The Case for Regulatory-Driven Diversification in Ship Finance
Dimitri G. Vassilacos 2019-01-13 https://www.maritime-executive.com/editorials/the-case-for-regulatory-dr...

A decade ago, we all knew of at least one shipping company that felt safe receiving its debt financing from a single source (a behavior that was, unfortunately, encouraged by some bankers), and eventually experienced immense pain when some key-lenders abruptly withdrew from ship financing.

Back at that time, sourcing finance from a handful of different - typically European - banks (as opposed to, from a single one), was considered a sound approach to funding diversification, since the key driver for a Bank’s approach to lending was its own business policies and individual circumstances.

That was then. Next, the banking crisis happened. And then the shipping one followed… Both led to (a) an increased regulatory attention to bank-lending towards the shipping industry; and (b) the regulatory framework being the dominant parameter shaping each Bank’s business activity.

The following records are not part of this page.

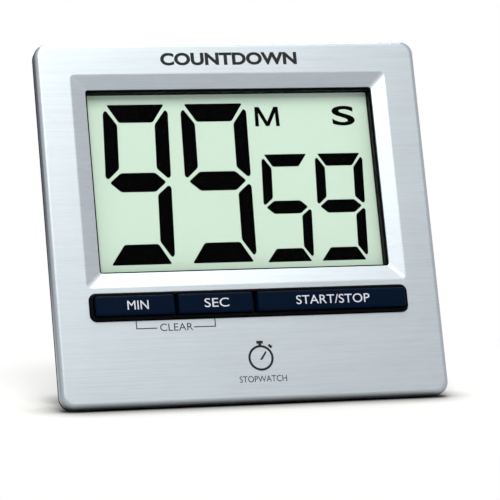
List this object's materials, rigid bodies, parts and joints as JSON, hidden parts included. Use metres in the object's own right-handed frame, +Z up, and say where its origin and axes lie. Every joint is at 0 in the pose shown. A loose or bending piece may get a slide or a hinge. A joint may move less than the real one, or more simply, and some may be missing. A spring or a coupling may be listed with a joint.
{
  "type": "lab timer",
  "caption": "Standing countdown timer with a brushed metal face, large segment display, a row of keys, a swing-out leg, magnets and a sliding cell door.",
  "frame": {"origin": "middle of the bounding box at the bench, under the part", "axes": "+X to the right along the face, +Y back from the face, +Z up; the face looks along -Y and leans back 19.6 degrees"},
  "size_m": [0.0952, 0.0502, 0.0844],
  "materials": {
    "face_metal": "fine horizontal brushing, satin",
    "case_black": "satin black moulding",
    "case_charcoal": "fine spark-eroded texture",
    "key_navy": "satin, pale printed legends",
    "clear_lens": "clear acrylic",
    "lcd_glass": "display glass",
    "lcd_reflector": "pale green reflecting film",
    "white_plastic": "plain",
    "elastomer": "soft strip",
    "board": "green solder mask",
    "epoxy": "smooth drop",
    "steel": "plated",
    "nickel": "plated spring sheet",
    "brass": "plain",
    "ceramic": "fired ceramic with silvered face",
    "silicone": "soft grey",
    "magnet": "nickel-plated magnet",
    "cell": "printed sleeve, no lettering",
    "wire_red": "sleeve",
    "wire_black": "sleeve"
  },
  "bodies": {
    "case": {"face_plate": "face_metal", "front_housing": "case_black", "display_lens": "clear_lens", "lcd_front_glass": "lcd_glass", "lcd_back_glass": "lcd_glass", "lcd_reflector": "lcd_reflector", "lcd_retainer": "white_plastic", "zebra_strip": "elastomer", "circuit_board": "board", "silicone_keypad": "silicone", "controller_chip": "epoxy", "clock_crystal": "steel", "bypass_capacitor": "epoxy", "rear_housing": "case_charcoal", "battery_cell": "cell", "battery_spring_contact": "nickel", "battery_plate_contact": "nickel", "stand_hinge_pin": "steel", "magnet_left": "magnet", "magnet_right": "magnet", "piezo_disc": "brass", "piezo_element": "ceramic", "case_screw_1": "steel", "case_screw_2": "steel", "board_screw_1": "steel", "board_screw_2": "steel", "board_screw_3": "steel", "battery_lead_positive": "wire_red", "battery_lead_negative": "wire_black", "buzzer_lead_1": "wire_red", "buzzer_lead_2": "wire_black"},
    "min_key": {"key_min": "key_navy"},
    "sec_key": {"key_sec": "key_navy"},
    "start_stop_key": {"key_start_stop": "key_navy"},
    "leg": {"stand_leg": "case_charcoal"},
    "door": {"battery_door": "case_charcoal"}
  },
  "joints": [
    {"name": "min_key_press", "type": "slide", "parent": "case", "child": "min_key", "axis": [0, 0.9421, -0.3355], "range_m": [0, 0.0008], "stiffness_N_per_m": 600, "springref_m": -0.0005, "deforming": ["silicone_keypad"]},
    {"name": "sec_key_press", "type": "slide", "parent": "case", "child": "sec_key", "axis": [0, 0.9421, -0.3355], "range_m": [0, 0.0008], "stiffness_N_per_m": 600, "springref_m": -0.0005, "deforming": ["silicone_keypad"]},
    {"name": "start_stop_key_press", "type": "slide", "parent": "case", "child": "start_stop_key", "axis": [0, 0.9421, -0.3355], "range_m": [0, 0.0008], "stiffness_N_per_m": 600, "springref_m": -0.0005, "deforming": ["silicone_keypad"]},
    {"name": "leg_swing", "type": "hinge", "parent": "case", "child": "leg", "pos_m": [0, 0.01313, 0.05001], "axis": [1, 0, 0], "range_deg": [-31.6, 0]},
    {"name": "door_slide", "type": "slide", "parent": "case", "child": "door", "axis": [0, 0.3355, 0.9421], "range_m": [0, 0.019]}
  ]
}
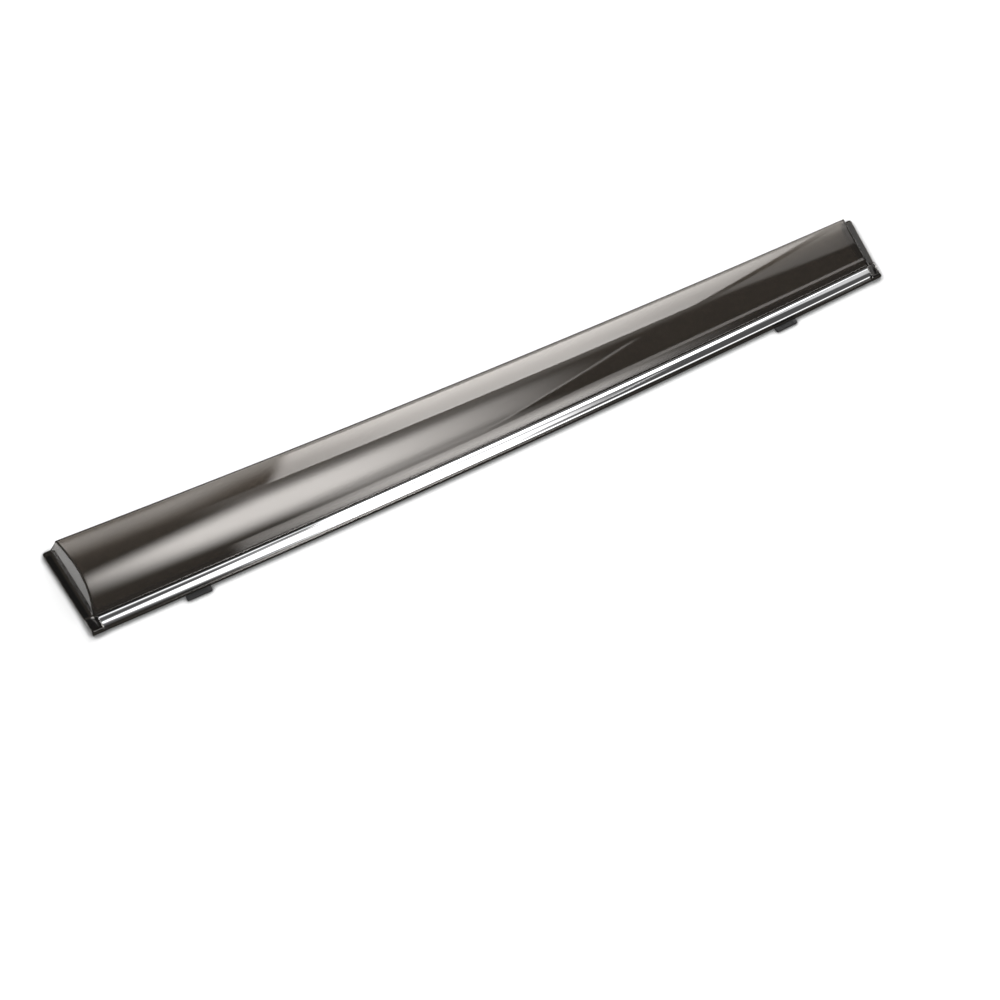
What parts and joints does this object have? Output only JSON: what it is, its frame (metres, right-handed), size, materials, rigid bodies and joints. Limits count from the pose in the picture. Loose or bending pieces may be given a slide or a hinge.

One unsurprising consequence of the above was that (European) bank lending, when it came to shipping, became much less abundant. A second, and initially less anticipated, change was that the approach of lenders, regulated by the same regulator, became significantly more homogeneous. A shipowner friend recently confided to me - half-seriously, half-jokingly - that “if I remove the bank logos from the termsheets I receive, I cannot really tell which-one sent me which.” This is mostly the result of the tighter regulatory framework under which European banks are operating and, jokes aside, highlights the need for regulatory diversification.

Given the importance that debt capital has for an industry as capital-intensive as shipping is, no shipping company can afford all of its lenders to operate under the same regulatory framework. Were it to do so, the result might be that next time something important happened, its lenders would be highly likely to change their views about their shipping exposure at the same time and in the same way. It is like operating a VLCC in high-seas, with no internal bulkheads limiting cargo shifting around: you don’t want to be on it when the wind starts blowing hard…

Thankfully, the alternative financiers, who flocked-in during the last few years, are a crowd made-up by highly different animals. We can hence observe “blocks” of lenders, each defined by the main regulator they operate under, with their respective members behaving in a correlated way. European banks are such a block, with a couple of sub-blocks, defined by the risk-rating model each bank uses to rate its obligors.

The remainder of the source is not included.